## The problem
Your task is to give the data again, exactly, with every line intact.

■ ■ ■ ■

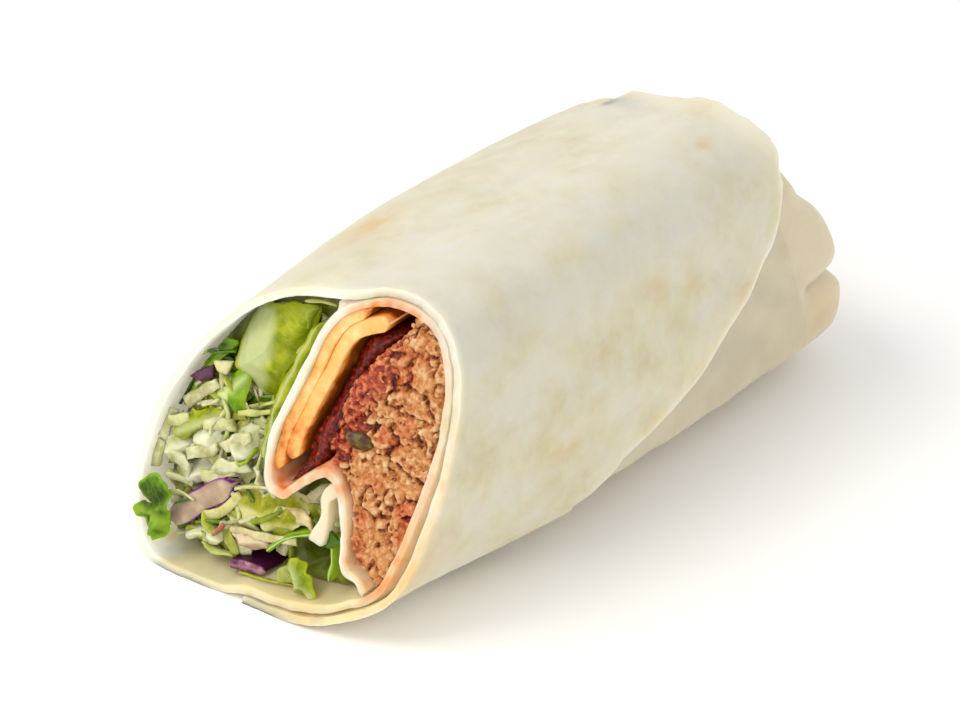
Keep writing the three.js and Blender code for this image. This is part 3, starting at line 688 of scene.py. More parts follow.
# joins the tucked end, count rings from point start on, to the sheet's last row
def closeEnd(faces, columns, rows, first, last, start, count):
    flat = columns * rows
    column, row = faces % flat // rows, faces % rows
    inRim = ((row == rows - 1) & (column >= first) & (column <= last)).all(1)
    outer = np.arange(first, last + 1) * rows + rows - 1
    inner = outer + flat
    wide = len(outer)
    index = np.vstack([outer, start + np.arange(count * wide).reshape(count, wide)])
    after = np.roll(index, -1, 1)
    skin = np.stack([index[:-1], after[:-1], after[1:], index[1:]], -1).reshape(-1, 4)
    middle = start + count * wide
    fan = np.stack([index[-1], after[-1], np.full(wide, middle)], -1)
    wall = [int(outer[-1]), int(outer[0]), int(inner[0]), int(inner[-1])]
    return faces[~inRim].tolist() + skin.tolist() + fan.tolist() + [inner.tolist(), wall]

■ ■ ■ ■

## Task output
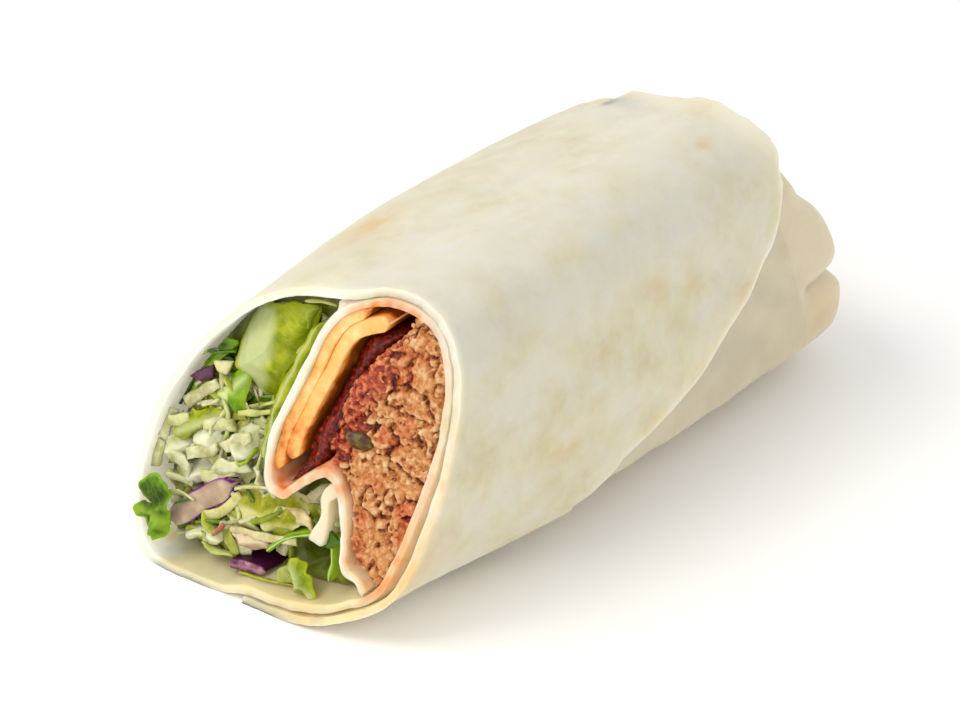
Keep writing the three.js and Blender code for this image. This is part 3, starting at line 688 of scene.py. More parts follow.
# joins the tucked end, count rings from point start on, to the sheet's last row
def closeEnd(faces, columns, rows, first, last, start, count):
    flat = columns * rows
    column, row = faces % flat // rows, faces % rows
    inRim = ((row == rows - 1) & (column >= first) & (column <= last)).all(1)
    outer = np.arange(first, last + 1) * rows + rows - 1
    inner = outer + flat
    wide = len(outer)
    index = np.vstack([outer, start + np.arange(count * wide).reshape(count, wide)])
    after = np.roll(index, -1, 1)
    skin = np.stack([index[:-1], after[:-1], after[1:], index[1:]], -1).reshape(-1, 4)
    middle = start + count * wide
    fan = np.stack([index[-1], after[-1], np.full(wide, middle)], -1)
    wall = [int(outer[-1]), int(outer[0]), int(inner[0]), int(inner[-1])]
    return faces[~inRim].tolist() + skin.tolist() + fan.tolist() + [inner.tolist(), wall]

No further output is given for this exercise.